Following completion of the jet grouting consolidation work, at the beginning of June 2014 tunneling advanced into this stretch. After 1 m (3 ft) of penetration into this area, 300 m3 (3,230 sq ft) of water and silty sand collapsed into the tunnel, leading to the development of a subsidence trough at the surface and causing significant damage to the surrounding buildings.
The conventional topographic measurements (including a robotic total station) used along the tunnel axis were augmented by two InSAR data sets covering a time span of about five years before June 2014. The data were processed with the SqueeSAR algorithm to produce vertical and E-W horizontal displacement movements. An analysis of the vertical deformation progression along the tunnel alignment (Fig. 6) and of the subsidence bowl development allowed for the estimation of the total volume of displaced material and to correlate this to the volume of material that collapsed into the tunnel. The findings indicated the presence of previously unknown voids in the upper calcarenite formation that triggered further in situ investigations to identify the possible mitigation strategies for tunnel completion.
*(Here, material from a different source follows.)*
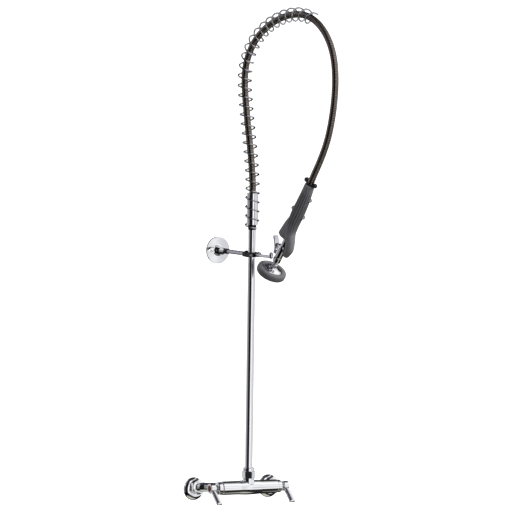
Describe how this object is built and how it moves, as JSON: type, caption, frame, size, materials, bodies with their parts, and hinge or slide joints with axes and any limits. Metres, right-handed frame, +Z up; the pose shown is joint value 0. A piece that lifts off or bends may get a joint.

The two cases presented here highlight the use of InSAR surface deformation monitoring to mitigate the socio-economic impact of ground subsidence induced by underground excavations.
In the metropolitan longwall mining example the InSAR analysis of historical satellite archives revealed a significantly higher angle of draw and larger extent of the subsidence bowl than previously thought. It also highlighted that residual subsidence over mined-out areas continues for many years. In the Bytom City mining example, the combined use of traditional and advanced InSAR techniques allowed both rapid and slow deformation to be precisely monitored for a complete characterization of ground deformation associated with the longwall mining activities.
These longwall mining examples highlight the capability of InSAR surface monitoring to provide precise, spatially dense data and highly accurate information without the need for ground instrumentation and the ability to monitor both slow and rapid movement (from millimeters to meters) by applying different InSAR techniques.
The use of InSAR in the railway tunnel excavation example in southern Italy highlighted the advantage of using highly dense, precise spatial coverage in measuring far-field deformation in an urban environment, and the support provided in accurately defining possible mitigation strategies.